Today was a quiet comparison to the previous days this week, both inside Haiti ARISE campus that had been buzzing with activities, and outside the walls in town that were hot with political protesting. Don’t worry, no one is in danger here, but people in Grand-Goave are for sure not happy with the results from the 2nd round election results for the local position of deputy, who is like a senator. The candidate that was originally announced as being ahead in the last round, suddenly was declared as lost in this round. There has been road blocks, tire burning, demonstations and even some shooting up near the market, but just in the air, not at people. They are all tactics to try to get attention. Haitian politics are not democratic and the people feel they have to resort to protesting to get the government to hear their voice. But today, it was calmer than the first three days this week. Schools have been closed, and will probably be until Monday. We were finally able to take the team for a walk into town and caught up with a large group of people getting ready to demonstrate with horns and noisemakers, but it was peaceful and we walked on through. Even with all that has been going on in town though, Haiti ARISE campus is like a peaceful haven. And we have all been reminded daily by a dove mural painted this past month by Gwen Day from Carstairs, that "Where the Spirit of the Lord is, there is freedom.- 2 Corinthians 3:17" She also painted a sign in the front of the church for us.
This week we held two market days for the church and community people, selling clothes and toiletry items that came in the containers for $5 HA each item. The people love it, cause they could pick out what they really want, get them cheaply and all the money raised goes toward the church. So often when people are just given things all the time their sense of ownership and responsibility is not as keen. It does not cost them, therefore it does not have value. In all of our programs, we are always trying to seek ways to help the people take ownership and initiative. That is what is best for the country long-term, rather than foreigners just coming in and doing things for them. This is our philosophy with all of our work projects as well. The teams come to work alongside the Haitian workers in what they are already doing, and may be able to provide insight and expertise in areas where the Haitians are willing to learn more. The teams also learn a lot from the Haitian people. The collide of cultures, positioned in the right way, can provide for a beautiful exchange one with another.

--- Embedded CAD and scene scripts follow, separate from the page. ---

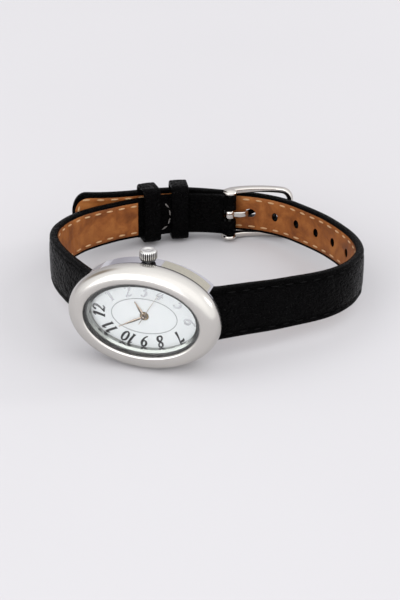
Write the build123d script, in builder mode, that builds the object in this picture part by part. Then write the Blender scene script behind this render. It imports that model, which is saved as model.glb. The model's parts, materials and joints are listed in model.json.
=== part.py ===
# Oval wristwatch with a buckled leather strap, standing on the nine o'clock side of its case
import os
from math import atan2, cos, degrees, hypot, pi, radians, sin

from build123d import *

# Case sizes in millimetres, depth counted from the front rim towards the wrist
bezel_length = 31.6
bezel_height = 22.2
bezel_front = -3.2
bezel_back = 0.4
opening_length = 24.2
opening_height = 15.7
pocket_length = 25.8
pocket_height = 17.3
pocket_front = -3.0
body_length = 30.6
body_height = 21.4
body_front = 0.7
neck_length = 29.6
neck_height = 20.4
body_back_centre = 4.1
body_back_end = 5.5
body_boss_front = -0.15
wall_edge_radius = 0.35
fit_gap = 0.05
seat_gap = 0.1

# Cavity for the movement and the lid that closes it
cavity_length = 18.8
cavity_height = 17.2
lid_seat_length = 20.0
lid_seat_height = 18.2
lid_seat_depth = 3.3
lid_thickness = 0.8
lid_plug_wall = 0.5
lid_gasket_width = 0.45
lid_gasket_height = 0.3

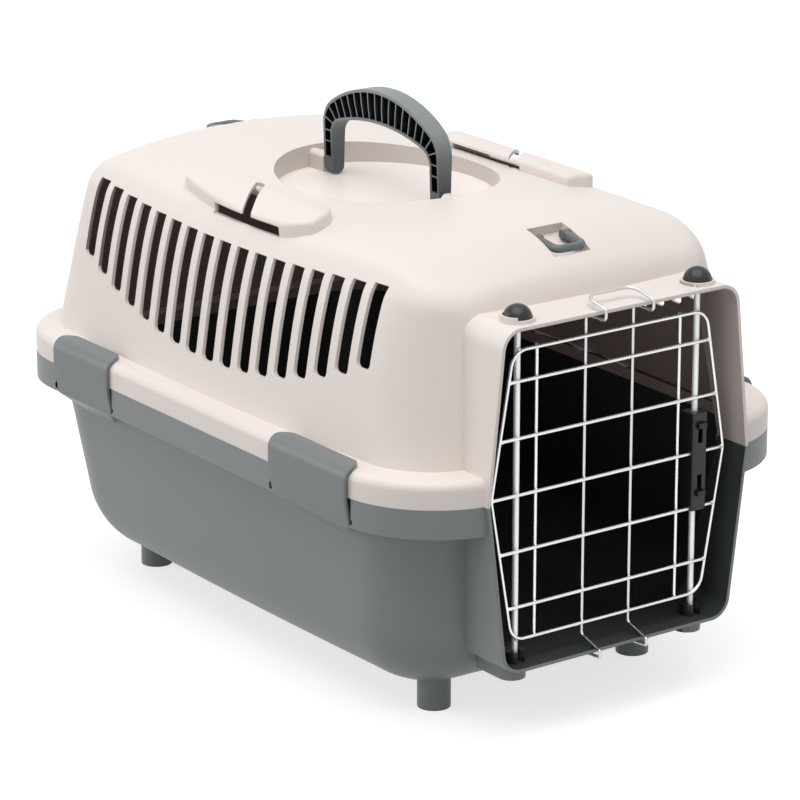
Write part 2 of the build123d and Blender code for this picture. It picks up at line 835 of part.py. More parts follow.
def make_door_bar(k):
    z = bar_middle_z + k * bar_pitch
    half = side_x(z) - bar_end_inset
    return Pos(0, grid_y, z) * Rot(0, 90, 0) * Cylinder(bar_radius, 2 * half)


def make_upright(side):
    return upright_rod(side * outer_upright_x, upright_y, upright_radius, frame_bottom_z - 1, frame_top_z + 1)


def make_hook_wire():
    # One wire: up from under the sill, over the doorway edge, across and down again.
    half = [
        (-hook_x, hook_under_end_y, hook_under_end_z),
        (-hook_x, hook_tip_y, hook_under_z),
        (-hook_x, hook_tip_y, hook_under_tip_z),
        (-hook_x, upright_y, hook_under_start_z),
        (-hook_x, upright_y, hook_low_z),
        (-hook_x, hook_tip_y, hook_low_z),
        (-hook_x, hook_tip_y, hook_high_z),
        (-hook_x, hook_end_y, hook_end_z),
    ]
    other = [(-x, y, z) for x, y, z in reversed(half)]
    bends = [1.7, 1.7, 3.5, hook_bend, hook_bend, hook_bend, hook_loop_radius]
    path = FilletPolyline(*half, *other, radius=bends + bends[::-1])
    return sweep(Plane(origin=path @ 0, z_dir=path % 0) * Circle(upright_radius), path=path)


# Latch

def slider_front_slot(low, high):
    return Pos(rod_x, latch_front_y, (low + high) / 2) * Box(neck_width + 2 * slider_clearance, 8, high - low)


def make_latch_housing():
    depth = latch_back_y - latch_front_y
    middle_y = (latch_back_y + latch_front_y) / 2
    height = latch_top_z - latch_bottom_z
    body = Box(2 * latch_half_width, depth, height)
    body = fillet(body.edges().filter_by(Axis.Z), 1.6)
    body = Pos(rod_x, middle_y, latch_bottom_z + height / 2) * body
    hollow_width = 2 * (latch_half_width - latch_wall)
    hollow_depth = depth - 2 * latch_wall
    ranges = [(latch_bottom_z + latch_floor, web_bottom_z), (web_top_z, latch_top_z - latch_wall)]
    for low, high in ranges:
        body = body - Pos(rod_x, middle_y, (low + high) / 2) * Box(hollow_width, hollow_depth, high - low)
    half_neck = neck_height / 2 + slider_clearance
    body = body - slider_front_slot(upper_slider_z - half_neck - latch_travel, upper_slider_z + half_neck)
    body = body - slider_front_slot(lower_slider_z - half_neck, lower_slider_z + half_neck + latch_travel)
    hole = rod_radius + rod_clearance
    body = body - upright_rod(rod_x, rod_y, hole, latch_top_z - 4, latch_top_z + 4)
    body = body - upright_rod(rod_x, rod_y, hole, latch_bottom_z - 4, latch_bottom_z + latch_floor + 1)
    for k in (0, -1):
        bar = Pos(rod_x, grid_y, bar_middle_z + k * bar_pitch) * Rot(0, 90, 0)
        body = body - bar * Cylinder(bar_radius + 0.02, 40)
    return body


def make_slider(z):
    depth = latch_back_y - latch_front_y - 2 * latch_wall - 2 * slider_clearance
    width = 2 * (latch_half_width - latch_wall - slider_clearance)
    middle_y = (latch_back_y + latch_front_y) / 2
    block = Pos(0, middle_y, 0) * Box(width, depth, slider_length)
    front = middle_y - depth / 2
    neck_length = front - latch_front_y + slider_clearance + 0.4
    neck = Pos(0, front + 0.4 - neck_length / 2, 0) * Box(neck_width, neck_length + 0.4, neck_height)
    head_back = latch_front_y - slider_clearance
    head = Box(head_width, head_depth, head_height)
    head = fillet(head.faces().sort_by(Axis.Y)[0].edges(), head_edge_radius)
    slider = block + neck + Pos(0, head_back - head_depth / 2, 0) * head
    slider = slider - Pos(0, rod_y, 0) * Cylinder(rod_radius, slider_length + 2)
    return Pos(rod_x, 0, z) * slider


def make_spring(low, high):
    height = high - low - spring_wire
    path = Helix(pitch=height / spring_turns, height=height, radius=spring_radius)
    section = Plane(origin=path @ 0, z_dir=path % 0) * Rectangle(spring_wire, spring_wire)
    coil = sweep(section, path=path, is_frenet=True)
    return Pos(rod_x, rod_y, low + spring_wire / 2) * coil


upper_slider_low = upper_slider_z - slider_length / 2
lower_slider_high = lower_slider_z + slider_length / 2

makers = {
    "base_tub": make_base_tub,
    "top_cover": make_top_cover,
    "clip_front_left": lambda: make_clip(-1, clip_front_y, clip_front_length),
    "clip_front_right": lambda: make_clip(1, clip_front_y, clip_front_length),
    "clip_rear_left": lambda: make_clip(-1, clip_rear_y, clip_rear_length),
    "clip_rear_right": lambda: make_clip(1, clip_rear_y, clip_rear_length),
    "handle": make_handle,
    "bail_front": lambda: make_bail(-1),
    "bail_rear": lambda: make_bail(1),
    "hinge_cap": lambda: make_cap(-1),
    "latch_cap": lambda: make_cap(1),
    "hinge_cup": lambda: make_cup(-1),
    "latch_cup": lambda: make_cup(1),
    "door_frame": make_door_frame,
    "door_bar_1": lambda: make_door_bar(2),
    "door_bar_2": lambda: make_door_bar(1),
    "door_bar_3": lambda: make_door_bar(0),
    "door_bar_4": lambda: make_door_bar(-1),
    "door_bar_5": lambda: make_door_bar(-2),
    "door_upright_left": lambda: make_upright(-1),
    "door_upright_right": lambda: make_upright(1),
    "hook_wire": make_hook_wire,
    "hinge_rod": lambda: upright_rod(-rod_x, rod_y, rod_radius, hinge_rod_bottom_z, hinge_rod_top_z),
    "latch_housing": make_latch_housing,
    "latch_rod_upper": lambda: upright_rod(rod_x, rod_y, rod_radius, upper_slider_low, upper_rod_top_z),
    "latch_rod_lower": lambda: upright_rod(rod_x, rod_y, rod_radius, lower_rod_bottom_z, lower_slider_high),
    "slider_upper": lambda: make_slider(upper_slider_z),
    "slider_lower": lambda: make_slider(lower_slider_z),
    "spring_upper": lambda: make_spring(web_top_z, upper_slider_low),
    "spring_lower": lambda: make_spring(lower_slider_high, web_bottom_z),
}

os.makedirs("parts", exist_ok=True)
for node, maker in makers.items():
    shape = maker()
    solids = shape.solids()
    print(node, "solids:", len(solids), "volume:", round(shape.volume, 1), "valid:", shape.is_valid)
    export_step(shape, "parts/" + node + ".step")
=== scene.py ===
import json
import math
import bpy
import bmesh
import numpy as np
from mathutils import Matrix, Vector


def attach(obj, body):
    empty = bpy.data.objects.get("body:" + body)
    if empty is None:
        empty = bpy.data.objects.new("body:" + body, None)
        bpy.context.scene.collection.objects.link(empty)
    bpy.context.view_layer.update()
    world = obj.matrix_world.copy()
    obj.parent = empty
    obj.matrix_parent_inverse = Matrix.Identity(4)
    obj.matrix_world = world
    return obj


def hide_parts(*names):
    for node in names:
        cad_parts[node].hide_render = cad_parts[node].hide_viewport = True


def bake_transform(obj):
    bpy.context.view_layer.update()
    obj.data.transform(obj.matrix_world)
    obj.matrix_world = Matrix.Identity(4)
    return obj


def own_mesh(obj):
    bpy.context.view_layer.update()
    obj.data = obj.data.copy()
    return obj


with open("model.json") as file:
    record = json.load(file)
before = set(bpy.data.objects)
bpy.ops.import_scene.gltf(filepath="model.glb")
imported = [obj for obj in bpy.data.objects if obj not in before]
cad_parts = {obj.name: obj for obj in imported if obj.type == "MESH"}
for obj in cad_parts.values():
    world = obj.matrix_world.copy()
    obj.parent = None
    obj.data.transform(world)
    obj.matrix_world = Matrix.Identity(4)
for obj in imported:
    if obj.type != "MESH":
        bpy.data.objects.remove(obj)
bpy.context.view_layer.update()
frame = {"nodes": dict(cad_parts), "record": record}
nodes = frame["nodes"]
print("frame loaded:", len(nodes), "nodes")

view = {
    "azimuth": -35.9,       # degrees, 0 looks along +Y
    "elevation": 17.7,
    "distance": 2.588,
    "target": (-0.00065, -0.005, 0.1499),
    "lens": 175.5,
    "sensor": 36,
    "farthest": 50,
}


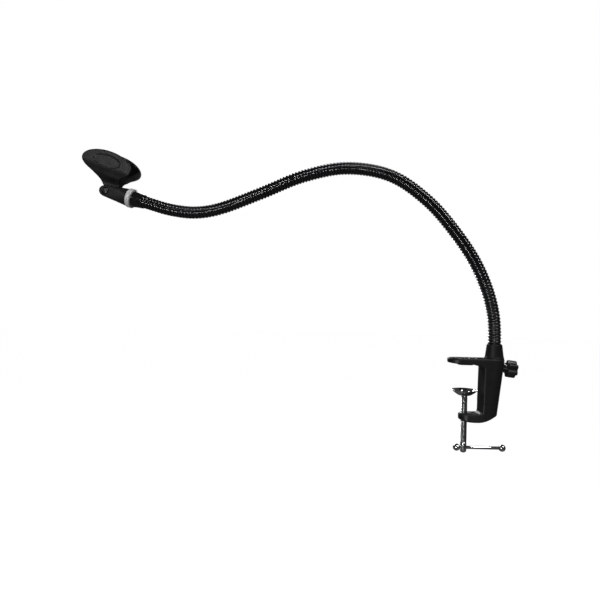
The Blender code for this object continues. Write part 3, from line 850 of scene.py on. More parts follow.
@dataclass
class DeskClamp:
    """The C-shaped casting and the rubber pad under its jaw."""

    half_width: float = 13.25 * MM
    jaw_tip: float = -22.0 * MM
    jaw_top: float = 8.5 * MM
    jaw_flat: float = 1.3 * MM
    throat_back: float = 20.6 * MM
    back_top: float = 48.7 * MM
    back_slope: float = radians(6.8)
    arm_top: float = -60.0 * MM
    arm_bottom: float = -70.5 * MM
    arm_nose: float = 4.0 * MM
    arm_nose_radius: float = 11.0 * MM
    heel_centre: tuple[float, float] = (12.5 * MM, -36.5 * MM)
    heel_radius: float = 34.0 * MM
    heel_flat: float = -62.6 * MM
    peg_x: float = 36.2 * MM
    knob_z: float = -3.0 * MM
    knob_x: float = 47.7 * MM
    edge: float = 2.6 * MM
    tip_slope: float = 0.08
    root_slope: float = 0.25
    wall_draft: float = 0.018
    arm_zone: float = -48.0 * MM
    screw_bore: float = 4.35 * MM
    peg_bore: float = 5.35 * MM
    peg_bore_floor: float = -24.3 * MM
    stud_bore: float = 3.4 * MM

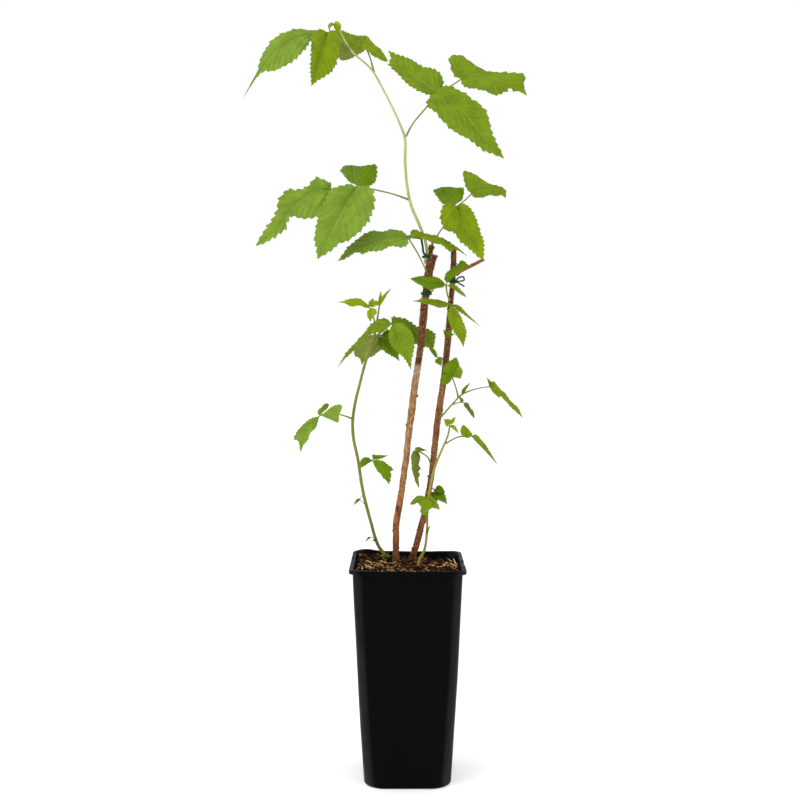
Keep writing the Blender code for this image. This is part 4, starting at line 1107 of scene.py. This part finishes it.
def leaf_surface(name, colour, vein):
    """A leaf's upper or under side. The UV map's first number counts the side veins and its
    second goes from one margin over the midrib to the other."""
    made = new_material(name, 0.55, 0.08)
    uv = parts_of(on_map())
    counted = sums("FRACT", uv["X"])
    off_middle = sums("ABSOLUTE", sums("SUBTRACT", counted, 0.5))
    side_vein = between(off_middle, 0.462, 0.49)
    midrib = between(sums("ABSOLUTE", uv["Y"]), 0.010, 0.040, 1.0, 0.0)
    veins = sums("MAXIMUM", side_vein, midrib)
    net = add_node("TexVoronoi", {"Vector": stretched((520.0, 520.0, 520.0)), "Scale": 1.0},
                   feature="DISTANCE_TO_EDGE").outputs["Distance"]
    mesh_veins = between(net, 0.0, 0.16, 1.0, 0.0)
    cloudy = clouds(75.0, 4.0)
    blade_green = mixed(between(cloudy, 0.3, 0.7), tint(colour, 0.93), tint(colour, 1.06))
    # Painted shade: the green darkens towards each side vein, and more on its side towards the tip, as if
    # the pleats were shaded from light above.
    painted_shade_by_veins = between(off_middle, 0.20, 0.46, 0.0, 0.20)
    painted_shade_past_veins = between(counted, 0.02, 0.45, 0.46, 0.0)
    uneven = between(clouds(48.0, 2.0), 0.38, 0.62, 0.15, 1.0)
    painted_pleat_shade = times(sums("MAXIMUM", painted_shade_by_veins, painted_shade_past_veins), uneven)
    pleat_shaded_green = mixed(painted_pleat_shade, blade_green, tint(colour, 0.70))
    lined = mixed(times(mesh_veins, 0.30), pleat_shaded_green, tint(colour, 0.72))
    paint(mixed(times(veins, 0.70), lined, shade(*vein)))
    join_to(between(cloudy, 0.3, 0.7, 0.46, 0.64), shader["Roughness"])
    puckers = plus(times(mesh_veins, -0.6), times(veins, -0.7))
    relief(plus(puckers, clouds(900.0, 2.0)), 0.00025)
    return made


SURFACES = {name: leaf_surface("leaf_" + name, *colours) for name, colours in GREENS.items()}
stalk_green = green_skin("leaf_stalk", (106, 116, 34), (140, 146, 62))


def outline(share):
    """Half-width along the midrib, as a share of the greatest: round below, drawn out above."""
    share = np.clip(share, 0, 1)
    return np.abs(np.sin(math.pi * share ** 0.75)) ** 0.8 * (1 - 0.35 * share ** 3)


def frame_of(leaflet):
    """A leaflet's base and tip, and the directions of its midrib, its upper side and its width."""
    base, tip = place(*leaflet["base"]), place(*leaflet["tip"])
    axis = (tip - base).normalized()
    front = Vector((0, -1, 0))
    facing = (front - axis * front.dot(axis)).normalized()
    turn = math.radians(leaflet["turn"])
    face = facing * math.cos(turn) + axis.cross(front).normalized() * math.sin(turn)
    return base, tip, axis, face, face.cross(axis)


def on_sheet(spots, shares, depths):
    """Points at shares of the length of a soft curve through spots of the sheet."""
    flat = soft_curve(np.array(spots, dtype=float), shares)
    return np.array([place(x, y, depth) for (x, y), depth in zip(flat, depths)])


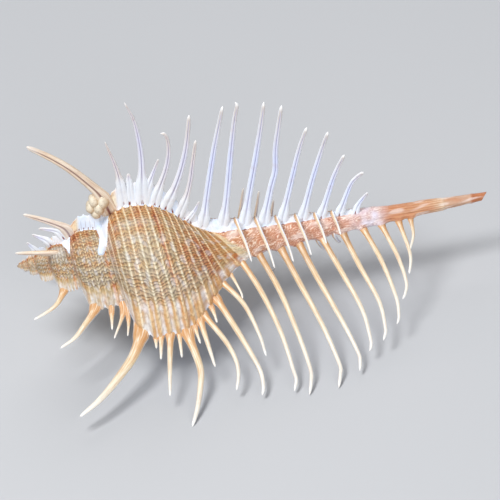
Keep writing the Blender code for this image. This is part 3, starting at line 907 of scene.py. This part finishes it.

We were very sad to see Kathleen Morrissey, Roy and Olive Ralph leave us Thursday morning. They have been incredible assets to us here and their hearts for teaching and learning alongside the workers has been awesome. At just the right time, God sent them to get the technical school building going and the construction of the clinic done. Kathleen was so happy that we got the rest of the medical clinic roof finished the day before they left. Roy left a list of steps for the workers to continue to follow to work on the tech school. We are looking forward to having them back in the fall. Bless you guys!